The razor company's short film, called Believe, plays on their famous slogan "The best a man can get", replacing it with "The best men can be".
The company says it wants men to hold each other "accountable".
Some have praised the message of the advert, which aims to update the company's 30-year-old tagline, but others say Gillette is "dead" to them.
The ad has been watched more than 2 million times on YouTube in 48 hours.
It currently has 23,000 likes and 214,000 dislikes, at time of writing - and that's increasing all the time.
In it, the company asks "Is this the best a man can get?" before showing images of bullying, sexual harassment, sexist behaviour and aggressive male behaviour.
It then shows examples of more positive behaviour - such as stepping into prevent these behaviours when they happen in public.
Comments on the video are largely negative, with viewers saying they will never buy Gillette products again or that the advert was "feminist propaganda".
"In less than two minutes you managed to alienate your biggest sales group for your products. Well done," wrote one angry viewer.
Twitter users are also sharing their disappointment with Gillette's new campaign.
There have also been calls for Gillette, which is owned by Procter & Gamble, to post an apology video.
But the brand believes the new advert aligns with its slogan and says it believes in "the best in men."
"By holding each other accountable, eliminating excuses for bad behaviour, and supporting a new generation working toward their personal 'best,' we can help create positive change that will matter for years to come," says its president, Gary Coombe.

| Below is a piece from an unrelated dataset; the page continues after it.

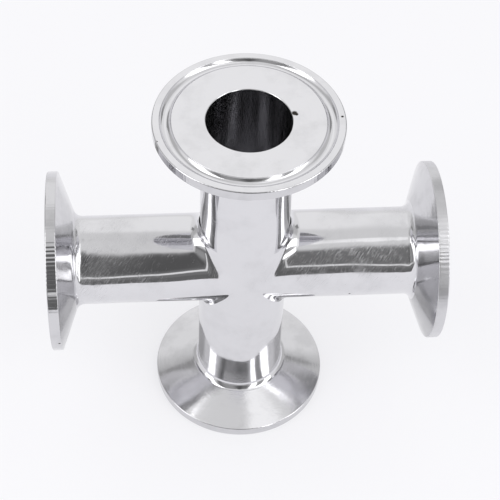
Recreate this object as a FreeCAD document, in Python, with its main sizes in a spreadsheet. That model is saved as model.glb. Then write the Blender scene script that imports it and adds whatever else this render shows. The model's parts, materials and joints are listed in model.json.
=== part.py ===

The advert was directed by Kim Gehrig from the UK-based production company Somesuch, who also directed the 2015 campaign for Sport England, This Girl Can.
Gillette has partnered with the Building A Better Man project, which seeks to reduce violent behaviour in men, and The Boys and Girls Club of America, which helps young men develop better social and communication skills. It's also donating $1m (around £778,000) a year for the next three years to US charities aimed at supporting men.
'They must have known there would be backlash'
But while the response to the ad has been largely negative, as the old saying goes, there's no such thing as bad publicity.
"Their next steps are very important but it shouldn't necessarily be widespread panic yet," Rob Saunders, an account manager at UK advertising company the Media Agency Group, tells Radio 1 Newsbeat.
"Their ad is getting them good publicity and good numbers and causing a debate - which they must have known when they put out this ad.
Rob says Gillette will have anticipated a negative reaction to the advert from some people.
"This ad would have been approved by many people high up at Gillette," he adds.
"So they must have known that there may have been a backlash."
Rob believes the strong reaction is because the ad is such a shift from how Gillette was previously promoted and that has surprised people.
"It's such a change in stance for Gillette and it's happening overnight, particularly with the social commentary and that's why it's done such huge numbers."
'This conversation needs to happen'
But alongside the negative reaction to the brand's new message, there has also been widespread praise for its attempt to join the debate on what it means to be a modern man.
"We knew that joining the dialogue on 'Modern Manhood' would mean changing how we think about and portray men at every turn," adds Gary Coombe.
"Effective immediately, Gillette will review all public-facing content against a set of defined standards meant to ensure we fully reflect the ideals of Respect, Accountability and Role Modelling in the ads we run, the images we publish to social media, the words we choose, and more.
"For us, the decision to publicly assert our beliefs while celebrating men who are doing things right was an easy choice that makes a difference."